No unique counts with validateMappings #347

Closed red-plant closed 5 years ago

red-plant commented 5 years ago

Dear Salmon team,

I am trying to quantify allele specific expression using salmon, so I would like to use the unique counts to estimate confidence itervals of the allele unbalance. However, I get no unique counts in the ambig_info.tsv file, disabling the validateMappings option fixed it. I'm using Salmon v 12 and I do expect unique counts, since I have some reads aligning to variants, as determined by featureCounts on the output sam by this same salmon run.

Is this the expected behavior when one enables validateMappings? Can I just go without validating them?
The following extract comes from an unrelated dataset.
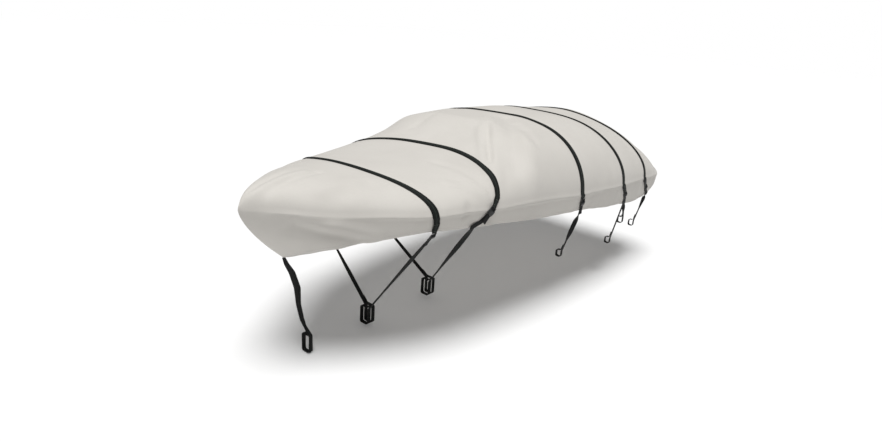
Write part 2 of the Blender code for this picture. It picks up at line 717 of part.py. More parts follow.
def bow_strap() -> None:
    """Build the crumpled strap from the front of the hem to its loop."""
    places = [Vector(place) for place, _, _ in BOW_STRAP]
    foot = Anchor(BOW_LOOP_MIDDLE, TALL_LOOP, ())
    loop, lap = loop_places(foot, places[-1], -1.0)
    rest = [0.0] * (len(loop) + len(lap))
    frames = free_frames(places + loop + lap, [turn for _, _, turn in BOW_STRAP] + rest, -1.0)
    widths = [width for _, width, _ in BOW_STRAP] + [TAIL_WIDTH] * len(rest)
    webbing("bow_strap", frames, widths, BOW_STRAP_THICK, "tail")


def main() -> None:
    """Build every piece."""
    clear_scene()
    sheet, grid = cloth_sheet()
    cloth = BVHTree.FromBMesh(sheet)
    lines = station_lines()
    for strap in CROSS_STRAPS:
        ends = cross_strap(strap, cloth, grid, lines)
        number = strap.name[-1]
        for foot, end, word, side in ((strap.port, ends[0], "port", -1.0),
                                      (strap.starboard, ends[1], "starboard", 1.0)):
            lower = buckle(f"buckle_{number}_{word}", end)
            tail(f"tail_{number}_{word}", cloth, foot, lower, side)
            if foot is LONG_END_FOOT:
                long_end(cloth, lower)
            else:
                free_end(f"free_end_{number}_{word}", lower)
    build_cover(sheet)
    bow_strap()


main()
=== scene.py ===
"""Looks of a fitted boat cover: one draped cloth with its straps, buckles, tails and stitching.

All sizes are in metres. Places in the tables are measured aft from the bow tip (x), to starboard (y)
and up from the bow tip (z), as a maker would take them. RowFrame shifts them to the part's own frame.

The cloth is read through two numbers: x along the boat, and g across it, which is -2 at the port hem,
-1 at the port crease, 0 at the crown, and 1 and 2 at the starboard crease and hem.
"""
import logging
import math
from dataclasses import dataclass, field
from enum import Enum
from typing import Callable, NamedTuple, Optional, Sequence

import bmesh
import bpy
import numpy as np
from mathutils import Matrix, Vector
from mathutils.bvhtree import BVHTree

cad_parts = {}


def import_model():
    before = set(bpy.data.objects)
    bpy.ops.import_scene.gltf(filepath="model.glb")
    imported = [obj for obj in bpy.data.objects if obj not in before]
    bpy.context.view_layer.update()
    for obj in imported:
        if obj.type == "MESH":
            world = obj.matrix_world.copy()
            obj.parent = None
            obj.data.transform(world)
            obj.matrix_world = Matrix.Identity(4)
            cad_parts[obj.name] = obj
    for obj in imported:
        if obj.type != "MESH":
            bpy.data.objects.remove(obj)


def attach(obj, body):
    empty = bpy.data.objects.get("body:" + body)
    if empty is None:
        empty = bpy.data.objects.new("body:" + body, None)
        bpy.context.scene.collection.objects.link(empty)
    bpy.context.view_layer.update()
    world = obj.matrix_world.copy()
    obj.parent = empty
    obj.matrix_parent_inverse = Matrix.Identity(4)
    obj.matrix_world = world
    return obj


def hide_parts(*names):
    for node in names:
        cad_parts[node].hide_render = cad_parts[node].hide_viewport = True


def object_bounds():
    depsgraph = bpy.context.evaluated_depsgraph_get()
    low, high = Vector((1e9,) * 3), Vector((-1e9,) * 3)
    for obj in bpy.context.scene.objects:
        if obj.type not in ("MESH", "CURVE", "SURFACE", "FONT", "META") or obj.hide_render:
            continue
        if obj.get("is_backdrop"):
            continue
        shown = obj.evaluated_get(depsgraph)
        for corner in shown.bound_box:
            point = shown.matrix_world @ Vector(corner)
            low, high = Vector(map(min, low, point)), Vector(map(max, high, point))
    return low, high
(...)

I noticed the results are very close when disabling this option.

Salmon was run as follows using a default k=31 quasi index. salmon quant --writeMappings=Z --no-version-check -p10 (--validateMappings) --seqBias --posBias -i X -l IU -1 P.fq.gz -2 Qq.fq.gz -o Test

rob-p commented 5 years ago

Hi @red-plant,

This is actually an issue that is a result of the range-factorized equivalence classes that are induced by the validate mappings option. We noticed this side-effect of range-factorization in our own testing, and the issue causing it was fixed in 0.13.0. However, it is worth noting that --validateMappings will generally map reads in a much more sensitive way than the default quasi-mapping, and so it is likely that if a read maps to one allele, it will also map to the other but with a lower alignment score (which the algorithm accounts for during quantification). If you really only want to consider the best mappings for a read, and not weight read assignments by alignment score, then you can use the --hardFilter option that is also introduced in 0.13.0.

Best, Rob

red-plant commented 5 years ago

Thanks Dr Patro, Updating now, In my simulations weighted assignments perform quite better than 'best mappings' for ASE, so will stick with that. Best.